The requirements of this immigrant visa or “green card” category are nearly identical to the L-1A nonimmigrant visa for intracompany transferees as managers or executives, except the beneficiary must have also been a manager or executive outside of the United States and the employer must be able to establish “ability to pay” the proffered wage, which can be difficult for early stage U.S. companies. To further explain, the L-1A category can be utilized to transfer specialized (proprietary company) knowledge employees (i.e. non-managers) from an affiliate abroad to be employed in the U.S. as managers, which would not qualify for EB-1C.

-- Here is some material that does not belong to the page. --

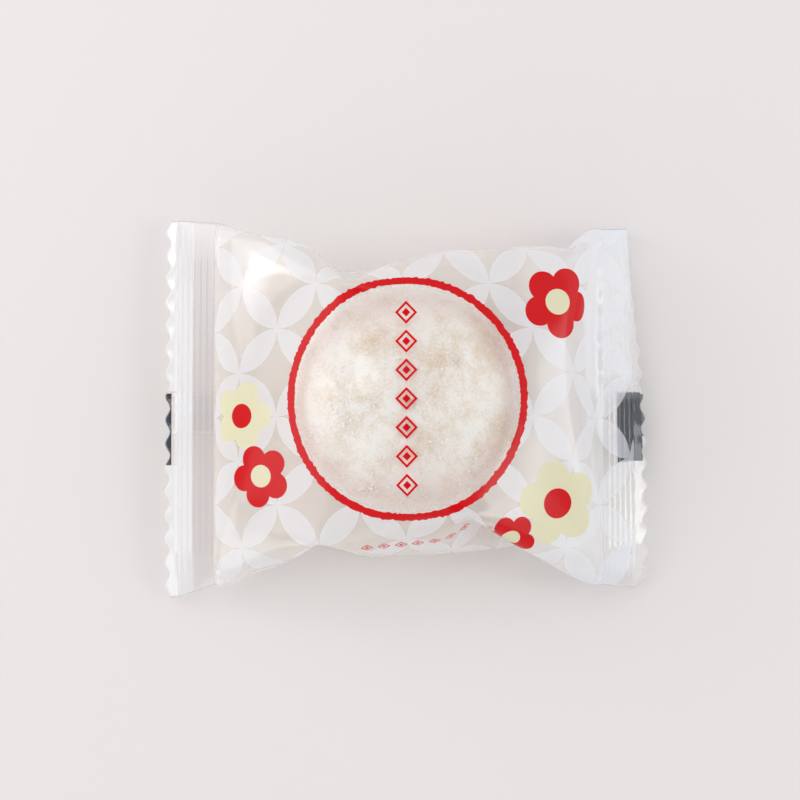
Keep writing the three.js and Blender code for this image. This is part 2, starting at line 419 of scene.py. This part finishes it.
def edges_at(x):
    """Where the pouch's south and north edges are at x."""
    return np.interp(x, *zip(*SOUTH_EDGE)), np.interp(x, *zip(*NORTH_EDGE))


def seal_height(end, across):
    """Height of a seal's inner edge. across is 0 at the south corner and 1 at the north one."""
    middle, rise, droop = SEAL_HEIGHTS[end]
    out = 2 * across - 1
    return middle - droop * out**2 + rise * out


def around_grid(columns):
    """Each film point round the tube: its place across, and its sheet, 1 on top and -1 below."""
    side = columns // 2
    across = np.concatenate([np.linspace(0, 1, side + 1), np.linspace(1, 0, side + 1)[1:-1]])
    sheet = np.concatenate([np.ones(side + 1), -np.ones(side - 1)])
    sheet[[0, side]] = 0
    return across, sheet


def crumple(end, across):
    """How high the small waves stand in a seal, at places across it."""
    share = np.exp(-(((across - CRUMPLE_PLACE) / CRUMPLE_WIDTH) ** 2)) * (end > 0)
    y = FLAT_WIDTH * across
    waves = (high * np.sin(2 * np.pi * y / pitch + phase) for pitch, high, phase in CRUMPLE_WAVES)
    return share * sum(waves)


def inner_edge(end, across, sheet):
    """The line along which a band joins the pillow, gathered and drooping at its corners."""
    south, north = edges_at(end * BODY_LENGTH / 2)
    flat = FLAT_WIDTH * (across - 0.5)
    start = FLAT_WIDTH / 2 - CORNER
    to_north = np.clip((flat - start) / CORNER, 0, 1)
    to_south = np.clip((-flat - start) / CORNER, 0, 1)
    drawn_north, drawn_south = FLAT_WIDTH / 2 - north, FLAT_WIDTH / 2 + south
    y = flat - drawn_north * to_north**1.3 + drawn_south * to_south**1.3
    drop = CORNER_DROP * (drawn_north * to_north**1.5 + drawn_south * to_south**1.5)
    z = seal_height(end, across) + crumple(end, across) + SHEET_GAP * sheet - drop
    return np.stack([np.full_like(y, end * BODY_LENGTH / 2), y, z], -1)


def first_form(rows, columns):
    """The tube as it comes off the forming shoulder: a plain pillow round the cake."""
    film = np.zeros((rows, columns, 3))
    turn = np.linspace(0, np.pi, 400)
    for row, x in enumerate(np.linspace(-BODY_LENGTH / 2, BODY_LENGTH / 2, rows)):
        fullness = (1 - (2 * abs(x) / BODY_LENGTH) ** 1.9) ** 0.95
        south, north = edges_at(x)
        out = -np.cos(turn)
        out = np.sign(out) * abs(out) ** (1 - 0.2 * fullness)
        y = south + (north - south) * (out + 1) / 2
        seal = seal_height(np.sign(x) or 1, (out + 1) / 2)
        side = seal + (PILLOW_SIDE - seal) * fullness
        arch = np.sin(turn) ** (1.2 - 0.2 * fullness)
        top = side + (seal + (PILLOW_TOP - seal) * fullness - side) * arch
        rise = np.clip((abs(x) - PILLOW_FLAT) / (BODY_LENGTH / 2 - PILLOW_FLAT), 0, 1)
        under = side + (seal * rise**1.25 - side) * np.sin(turn) ** (1.2 - 0.3 * fullness)
        for sheet, z in (("top", top), ("bottom", under)):
            line = np.stack([np.full_like(y, x), y, z], -1)
            run = np.concatenate([[0], np.cumsum(np.linalg.norm(np.diff(line, axis=0), axis=1))])
            even = np.linspace(0, run[-1], columns // 2 + 1)
            line = np.stack([np.interp(even, run, line[:, k]) for k in range(3)], -1)
            if sheet == "top":
                film[row, : columns // 2 + 1] = line
            else:
                film[row, columns // 2 + 1 :] = line[1:-1][::-1]
    return film


def refined(film):
    """Twice as many points each way, on smooth curves through the old ones."""
    rows, columns, _ = film.shape
    longer = np.zeros((2 * rows - 1, columns, 3))
    longer[::2] = film
    longer[1::2] = (film[1:] + film[:-1]) / 2
    longer[3:-3:2] = (9 * (film[1:-2] + film[2:-1]) - film[:-3] - film[3:]) / 16
    finer = np.zeros((2 * rows - 1, 2 * columns, 3))
    finer[:, ::2] = longer
    near = longer + np.roll(longer, -1, axis=1)
    far = np.roll(longer, 1, axis=1) + np.roll(longer, -2, axis=1)
    finer[:, 1::2] = (9 * near - far) / 16
    return finer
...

To summarize, the following requirements must be met for EB-1C qualification:

  1. The applicant is or will be employed as a manager or executive in the United States, preferably with ten (10) or more subordinates, including subordinate supervisors and degreed professionals.
  2. At least one (1) year in the past three (3) years before the manager/executive entered the United States, the applicant must have been employed outside of the United States as a manager or executive, preferably with ten (10) or more subordinates, including subordinate supervisors and degreed professionals – As years can pass from the initial U.S. entry to pursuit of permanent residency, it’s especially important to carefully document L-1A qualifications to eventually support the EB-1C strategy.
  3. The U.S. petitioner employer and the employer abroad must be affiliated by majority common ownership (ex. parent/subsidiary or sister organizations).
  4. The U.S. petitioner employer is doing business in the United States.
  5. The multinational enterprise is doing business outside of the United States.

Many international investors and entrepreneurs began their careers and maintain a business enterprise overseas, which can serve as the managerial or executive employment abroad. For E-2 Treaty Investors or managers, it’s common to change immigration status to L-1A Multinational Executive or Manager as a stepping stone to pursuit of a green card under EB-1C. L-1A allows for immigrant intent, which allows for international travel without issue while an application for adjustment of status to permanent resident is pending.

Although many have heard of the EB-5 Immigrant Investor “green card” strategy, EB-5 is substantially more complex, costly, and involving lengthy processing times, compared to processing times often less than two (2) years for the EB-1C green card strategy, where qualifying. Government premium processing is also available now.

Employment-based permanent residency strategies involve a significantly greater level of scrutiny than other areas of immigration law, so it’s important to ensure the appropriate category and filing strategy has been identified and vetted and to work with an experienced business immigration attorney who you trust.


The above is informational and not intended to be legal advice. Please consult with an experienced business immigration attorney on your specific facts and circumstances before proceeding with any U.S. immigration strategy.